With this new found wonder and curiosity, we put on our travelers’ goggle and started to explore Paris on foot and via its highly-efficient-but-insanely-complex Metro.

Photo courtesy of

Photo courtesy of

We walked its cobble-stoned streets and its countless round-a-bouts, each one posing to be a challenge for us to jay-walk across.


We made our way to the Notre Dame, trying our best to simultaneously capture both its monstrosity and its details.


Notre Dame in all its grandeur


Notre Dame as seen from its details

We walked along the Seine, passing by many makeshift booths, selling vintage posters, books, and souvenirs. In hindsight, I very much regret not buying anything from them.


Our feet eventually led us back to Montmartre and there, on the steps of Sacre-Coeur, we sat among both locals and travelers, listening to the occasional burst of singing and guitar-playing, while marveling at the panoramic view of the city of love under the moonlight.

Sacre-Coeur Basilica

Sacre-Coeur Basilica

Paris basking under the moonlight

Paris basking under the moonlight

C’est la vie, indeed.

Have you been to Paris? Did you like it? I didn’t LOVE it, but I thoroughly enjoyed my time there (minus the fact that some parts of the city smells like urine. Ugh!). Do you feel the same way as I do about traveling? How every.single.familiar.thing becomes a novelty all over again? Did you get lost trying to navigate the Metro? If you haven’t been and now that you’ve heard (read) me wax poetic about it? 

Only Fit for Royals

Heaving our huge and heavy suitcases up the spiraling staircase, we finally made it to the 4th floor where our room is. We walked to the end of the hallway, opened the door, and collapsed on the bed. After catching my breath, I looked around and realized how tiny this place is: 2 single beds, a puny closet, and a sink in the corner. The bathroom is outside, shared with the rest of the floor. The only “treat” was the window that opens to the street, allowing the sounds of Paris to sneak its way inside.

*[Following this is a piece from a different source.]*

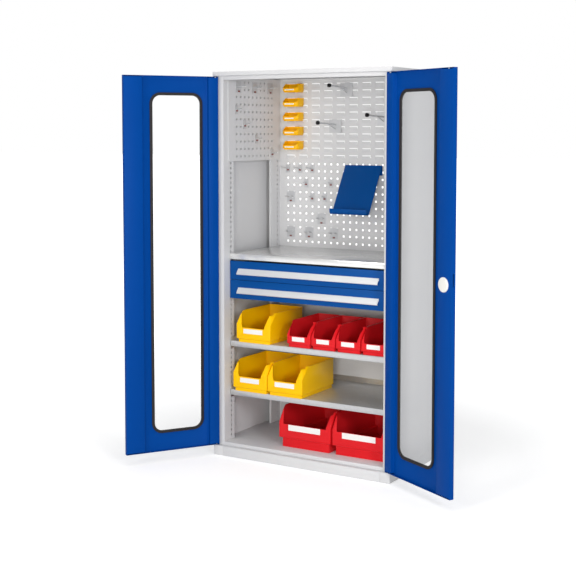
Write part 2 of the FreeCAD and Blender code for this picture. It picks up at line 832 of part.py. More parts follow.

It was our first day in Paris and the start of what would be an epic Euro-trip across the Western side of the continent. I had always, always wanted to go to Europe; it’s a lifelong dream of mine and to finally make it into a reality gives a very satisfying sense of accomplishment. Plus the fact that this happened 2 days after I finished writing my last-ever undergrad exam made it that much better! With our excitements mounting, we quickly freshened up and stepped out the door into the melodies of bustling traffic and the scents of freshly-baked baguettes.

Because we bought a day pass to make our way from Charles de Gaule (CDG) Airport to Paris city centre, we decided to spend the day in Versailles so as not to waste it. To reach Versailles, you have to go on the suburban train, specifically the RER C line, that breaches into zone 4 and is not covered by a regular Paris Metro ticket. Along the way to the station, we passed by a tourist information booth where we grabbed our entry ticket into the Château. Tip: If it’s possible, ALWAYS buy your entry tickets in advance! Trust me, you will be eternally grateful that you did since this will save you TONS of time (See below)!

The 45-minute train ride was supplemented with our oohs and aahs as we passed by suburban Ile-de-France; everything was so novel to us: the small houses, unkempt front lawns, graffiti arts, and rusting bikes. We even ate our sandwiches in silence – in awe that we were actually in Europe! Oh, the keen sense of wonder of a novice traveler! We arrived in Versailles along with a throng of other camera-totting tourists and dutifully made our way to the front gate, where there were two lines snaking its way through the palace ground: one is the ticket line and the other is the entry line. Beaming with pride and generally feeling really victorious, we marched to the entry line and waited. And waited. And waited some more until we cleared security and were FINALLY allowed into the Château.

LONG queue

Château de Versailles, a UNESCO World Heritage Site, is an exemplary form of the 18th century French Art. What started out as Louis XIII’s humble hunting lodge was transformed by his son, Louis XIV, into a palace worthy only for kings and queens. In 1682, he transplanted the court and the government of France to Versailles, an arrangement that lasted until 1789, before it was moved back to Paris.
Inside the palace are wide, open rooms filled with antiquated furnitures, their walls adorned with centuries-old paintings, and majestic chandeliers are hung from the ceilings. One of the most famous rooms is the Hall of Mirror or Grande Gallerie. Constructed in 1678 with 357 pieces of mirrors, it was used daily as a passageway as well as a waiting and meeting place frequented by courtiers and the visiting public. It was also the location where many important celebrations were held, including the signing of the Treaty of Versailles in 1919, which marked the end of World War I.

Photo by Jean-Marc Manaï

We wandered through the rooms absorbing the overload of information from the audio guide (yet retaining none of it) and taking the obligatory pictures of significant paintings before we finally made our way outside to the gardens.
Louis XIV commissioned André Le Nôtre to design and create the gardens surrounding the palace. Built over 800 hectares of land, the gardens are filled with 200,000 trees and 210,000 flowers that are planted annually.
Countless fountains and canals were also built throughout the ground.
The Château’s is also home to the Grand Trianon and Marie-Antoinette’s Estate, neither of which we visited as we didn’t know they exist.

Ah well, now I have an excuse to return to France (and stuff my face with pain au chocolat while I’m at a it!)